> _PROBLEM STATEMENT_:
The listing below should be written out exactly; please include all of it.

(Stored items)

------------------------

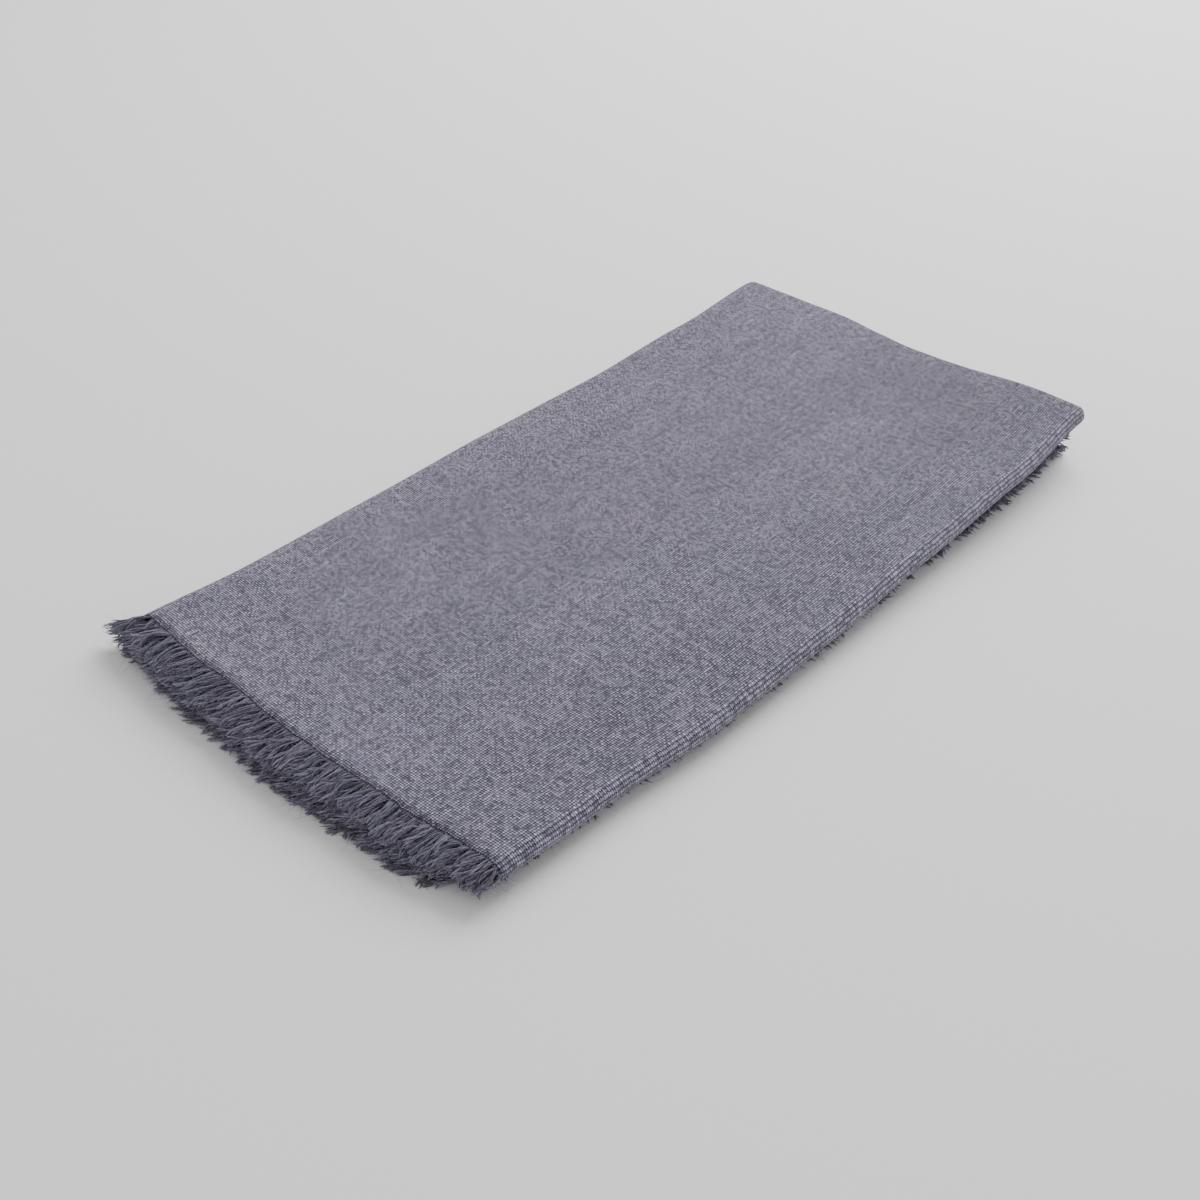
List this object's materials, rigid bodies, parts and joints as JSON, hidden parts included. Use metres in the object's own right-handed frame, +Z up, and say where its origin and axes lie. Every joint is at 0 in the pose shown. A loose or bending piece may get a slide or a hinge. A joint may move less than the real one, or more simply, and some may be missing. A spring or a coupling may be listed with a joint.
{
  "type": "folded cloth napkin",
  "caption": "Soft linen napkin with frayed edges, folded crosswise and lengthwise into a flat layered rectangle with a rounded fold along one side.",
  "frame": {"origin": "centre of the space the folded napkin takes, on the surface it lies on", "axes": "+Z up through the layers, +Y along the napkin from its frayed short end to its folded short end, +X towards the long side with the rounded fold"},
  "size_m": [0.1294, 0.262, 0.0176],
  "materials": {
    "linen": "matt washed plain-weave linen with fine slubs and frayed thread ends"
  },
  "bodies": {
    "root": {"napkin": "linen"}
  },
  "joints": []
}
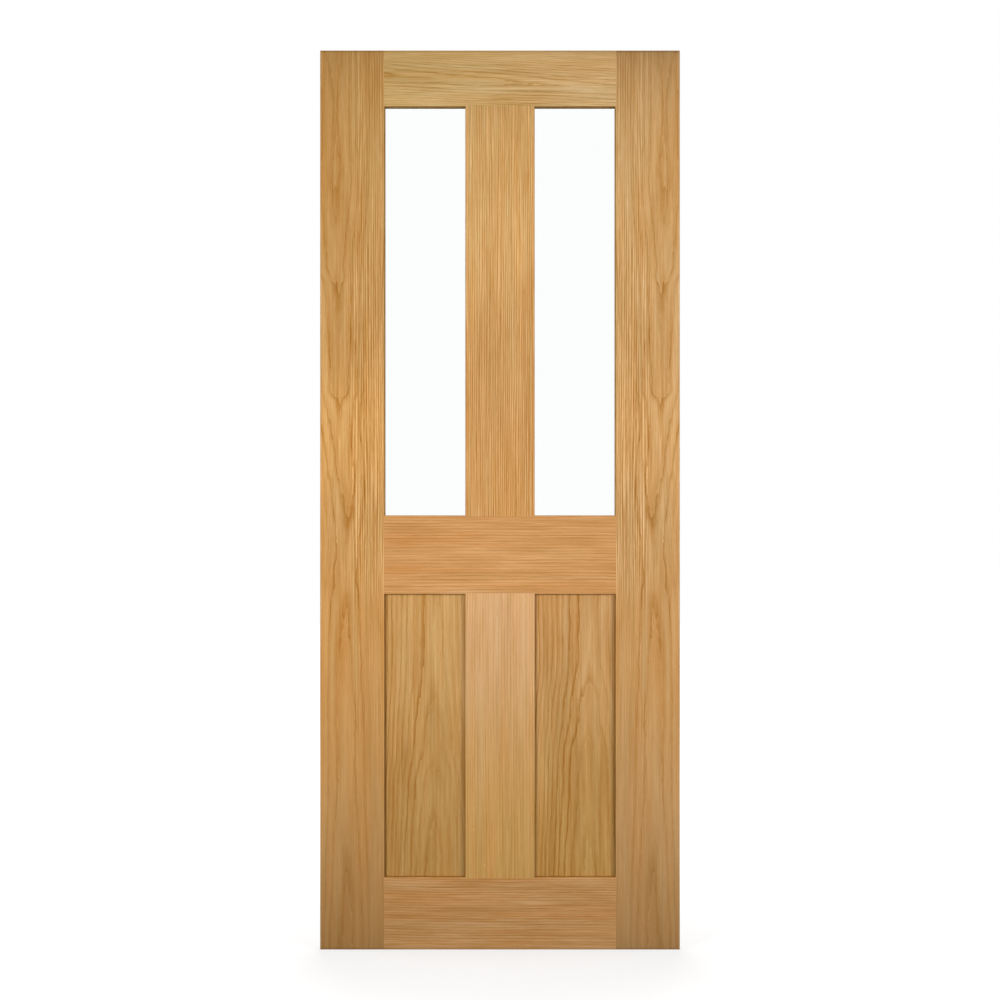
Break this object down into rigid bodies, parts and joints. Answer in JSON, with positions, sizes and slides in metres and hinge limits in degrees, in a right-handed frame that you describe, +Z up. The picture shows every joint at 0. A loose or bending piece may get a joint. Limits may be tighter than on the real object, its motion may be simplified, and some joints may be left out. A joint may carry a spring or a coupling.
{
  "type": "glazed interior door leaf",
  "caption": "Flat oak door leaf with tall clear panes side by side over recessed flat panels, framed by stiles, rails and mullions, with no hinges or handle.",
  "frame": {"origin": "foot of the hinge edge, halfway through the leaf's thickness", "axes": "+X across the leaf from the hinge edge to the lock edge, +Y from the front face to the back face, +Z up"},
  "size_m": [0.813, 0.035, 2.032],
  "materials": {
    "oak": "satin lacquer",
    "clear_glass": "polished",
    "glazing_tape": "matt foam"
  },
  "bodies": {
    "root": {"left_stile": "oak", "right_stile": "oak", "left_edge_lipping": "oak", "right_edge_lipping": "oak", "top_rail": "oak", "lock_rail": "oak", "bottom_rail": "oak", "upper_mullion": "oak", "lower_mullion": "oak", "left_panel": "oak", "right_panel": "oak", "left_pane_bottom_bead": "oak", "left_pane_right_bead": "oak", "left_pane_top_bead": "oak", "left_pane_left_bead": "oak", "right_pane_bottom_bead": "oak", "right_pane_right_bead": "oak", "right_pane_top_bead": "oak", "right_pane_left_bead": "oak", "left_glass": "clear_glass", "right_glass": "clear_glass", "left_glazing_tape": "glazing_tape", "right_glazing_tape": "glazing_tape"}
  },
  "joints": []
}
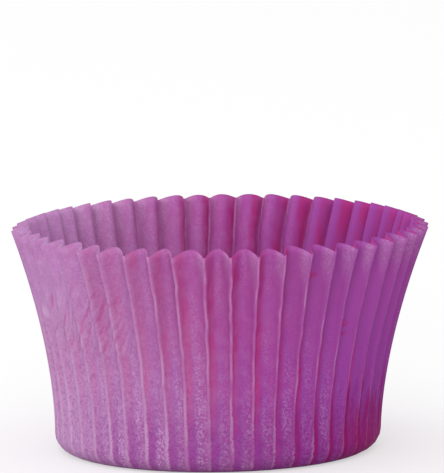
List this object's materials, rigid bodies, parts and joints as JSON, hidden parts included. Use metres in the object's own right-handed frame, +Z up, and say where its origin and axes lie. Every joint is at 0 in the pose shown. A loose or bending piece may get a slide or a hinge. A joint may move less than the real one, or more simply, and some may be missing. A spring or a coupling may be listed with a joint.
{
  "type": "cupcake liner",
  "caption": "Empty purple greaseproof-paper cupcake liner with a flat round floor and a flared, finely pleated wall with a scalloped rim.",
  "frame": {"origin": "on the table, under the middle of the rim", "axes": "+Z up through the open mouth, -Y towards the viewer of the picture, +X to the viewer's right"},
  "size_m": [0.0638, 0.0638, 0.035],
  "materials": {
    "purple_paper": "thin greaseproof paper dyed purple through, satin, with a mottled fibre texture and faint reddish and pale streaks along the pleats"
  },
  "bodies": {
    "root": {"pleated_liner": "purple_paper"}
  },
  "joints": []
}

------------------------

> _PROBLEM SOLUTION_:
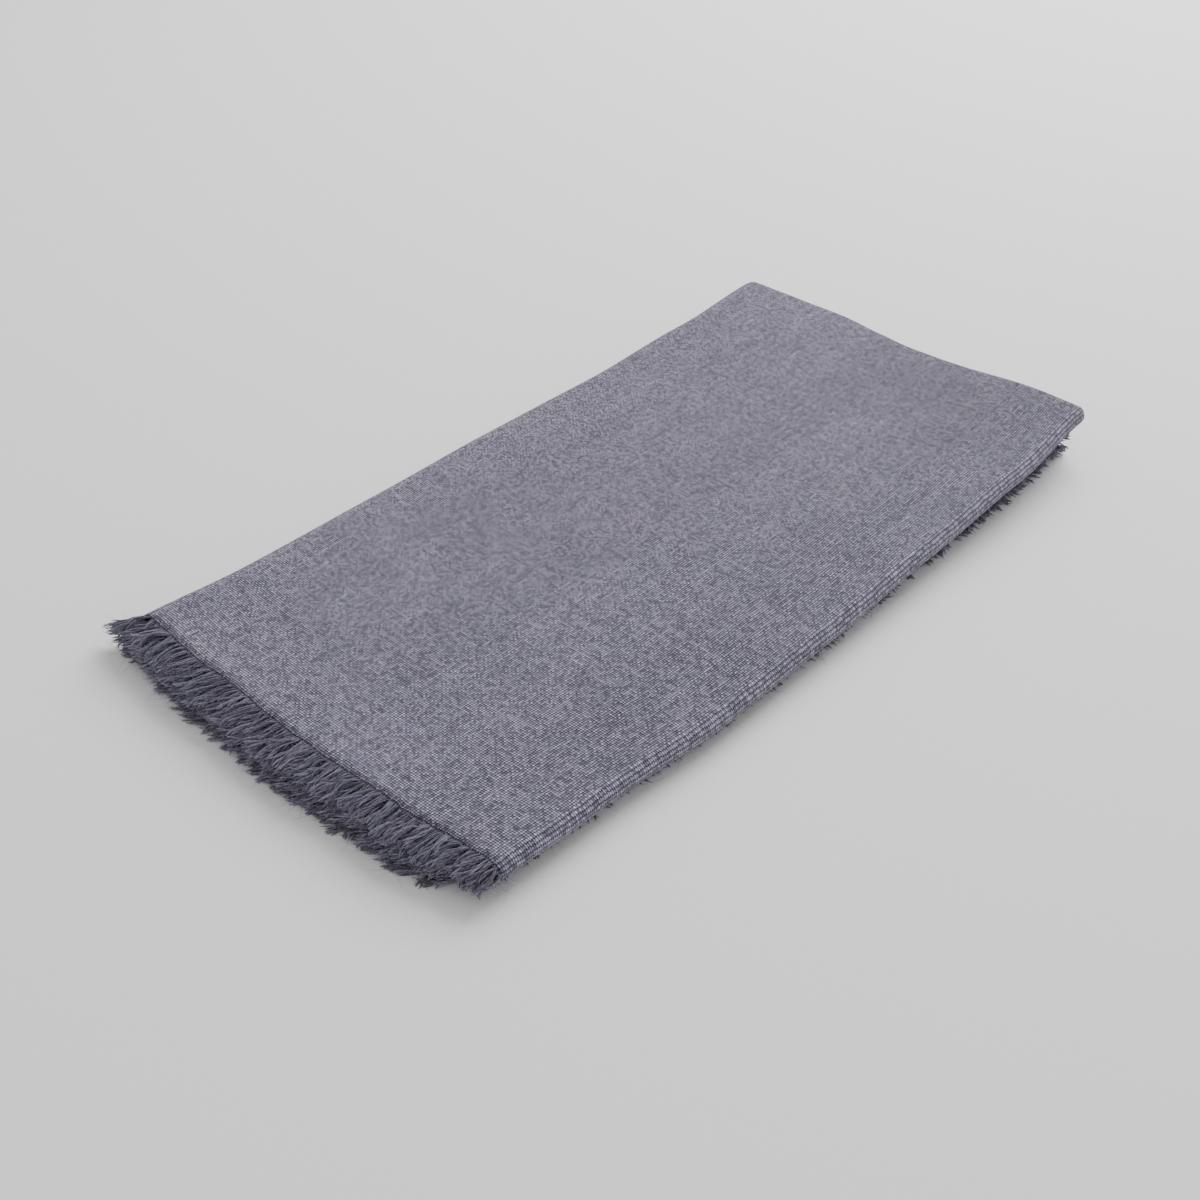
List this object's materials, rigid bodies, parts and joints as JSON, hidden parts included. Use metres in the object's own right-handed frame, +Z up, and say where its origin and axes lie. Every joint is at 0 in the pose shown. A loose or bending piece may get a slide or a hinge. A joint may move less than the real one, or more simply, and some may be missing. A spring or a coupling may be listed with a joint.
{
  "type": "folded cloth napkin",
  "caption": "Soft linen napkin with frayed edges, folded crosswise and lengthwise into a flat layered rectangle with a rounded fold along one side.",
  "frame": {"origin": "centre of the space the folded napkin takes, on the surface it lies on", "axes": "+Z up through the layers, +Y along the napkin from its frayed short end to its folded short end, +X towards the long side with the rounded fold"},
  "size_m": [0.1294, 0.262, 0.0176],
  "materials": {
    "linen": "matt washed plain-weave linen with fine slubs and frayed thread ends"
  },
  "bodies": {
    "root": {"napkin": "linen"}
  },
  "joints": []
}
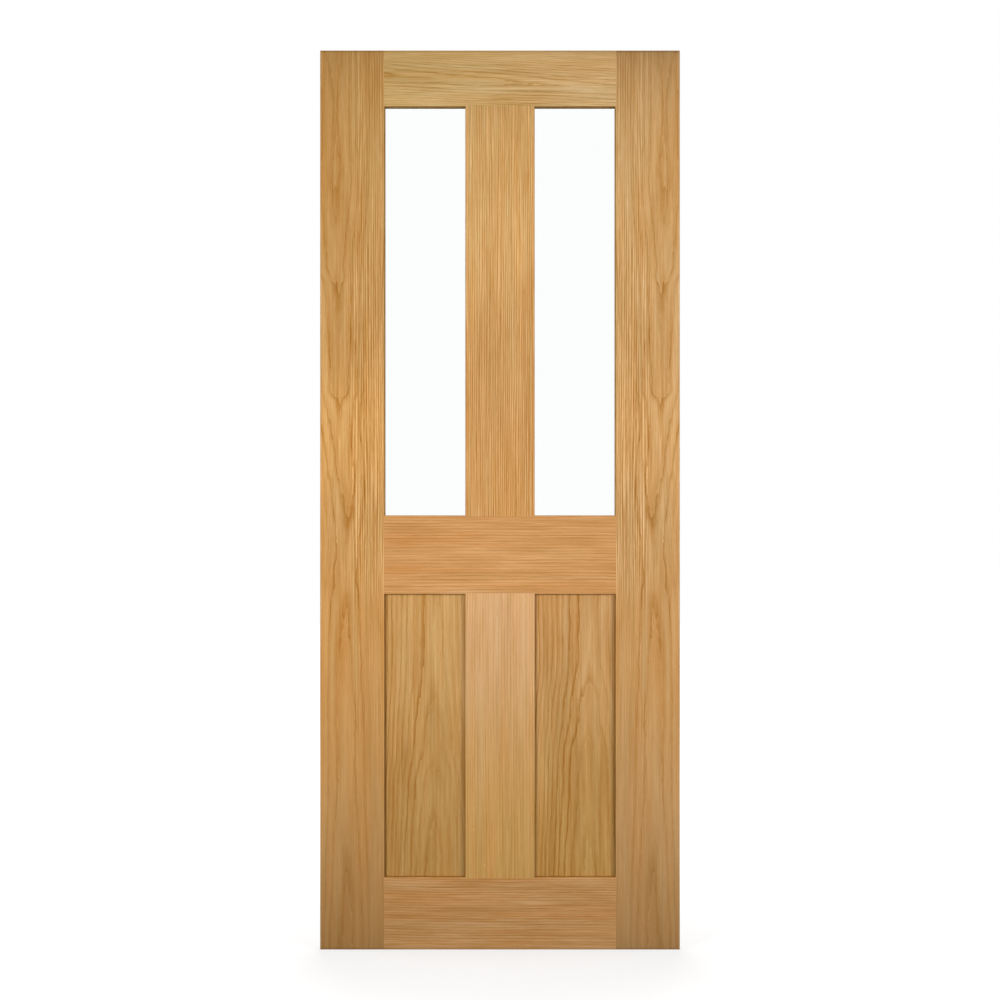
Break this object down into rigid bodies, parts and joints. Answer in JSON, with positions, sizes and slides in metres and hinge limits in degrees, in a right-handed frame that you describe, +Z up. The picture shows every joint at 0. A loose or bending piece may get a joint. Limits may be tighter than on the real object, its motion may be simplified, and some joints may be left out. A joint may carry a spring or a coupling.
{
  "type": "glazed interior door leaf",
  "caption": "Flat oak door leaf with tall clear panes side by side over recessed flat panels, framed by stiles, rails and mullions, with no hinges or handle.",
  "frame": {"origin": "foot of the hinge edge, halfway through the leaf's thickness", "axes": "+X across the leaf from the hinge edge to the lock edge, +Y from the front face to the back face, +Z up"},
  "size_m": [0.813, 0.035, 2.032],
  "materials": {
    "oak": "satin lacquer",
    "clear_glass": "polished",
    "glazing_tape": "matt foam"
  },
  "bodies": {
    "root": {"left_stile": "oak", "right_stile": "oak", "left_edge_lipping": "oak", "right_edge_lipping": "oak", "top_rail": "oak", "lock_rail": "oak", "bottom_rail": "oak", "upper_mullion": "oak", "lower_mullion": "oak", "left_panel": "oak", "right_panel": "oak", "left_pane_bottom_bead": "oak", "left_pane_right_bead": "oak", "left_pane_top_bead": "oak", "left_pane_left_bead": "oak", "right_pane_bottom_bead": "oak", "right_pane_right_bead": "oak", "right_pane_top_bead": "oak", "right_pane_left_bead": "oak", "left_glass": "clear_glass", "right_glass": "clear_glass", "left_glazing_tape": "glazing_tape", "right_glazing_tape": "glazing_tape"}
  },
  "joints": []
}
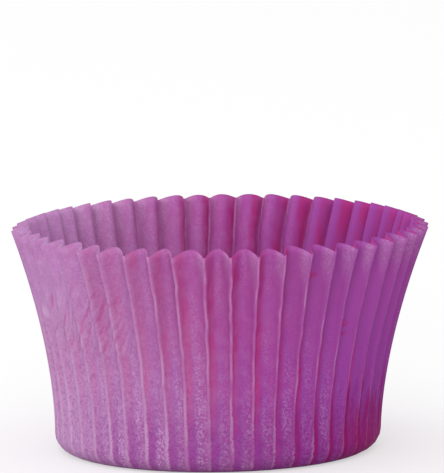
List this object's materials, rigid bodies, parts and joints as JSON, hidden parts included. Use metres in the object's own right-handed frame, +Z up, and say where its origin and axes lie. Every joint is at 0 in the pose shown. A loose or bending piece may get a slide or a hinge. A joint may move less than the real one, or more simply, and some may be missing. A spring or a coupling may be listed with a joint.
{
  "type": "cupcake liner",
  "caption": "Empty purple greaseproof-paper cupcake liner with a flat round floor and a flared, finely pleated wall with a scalloped rim.",
  "frame": {"origin": "on the table, under the middle of the rim", "axes": "+Z up through the open mouth, -Y towards the viewer of the picture, +X to the viewer's right"},
  "size_m": [0.0638, 0.0638, 0.035],
  "materials": {
    "purple_paper": "thin greaseproof paper dyed purple through, satin, with a mottled fibre texture and faint reddish and pale streaks along the pleats"
  },
  "bodies": {
    "root": {"pleated_liner": "purple_paper"}
  },
  "joints": []
}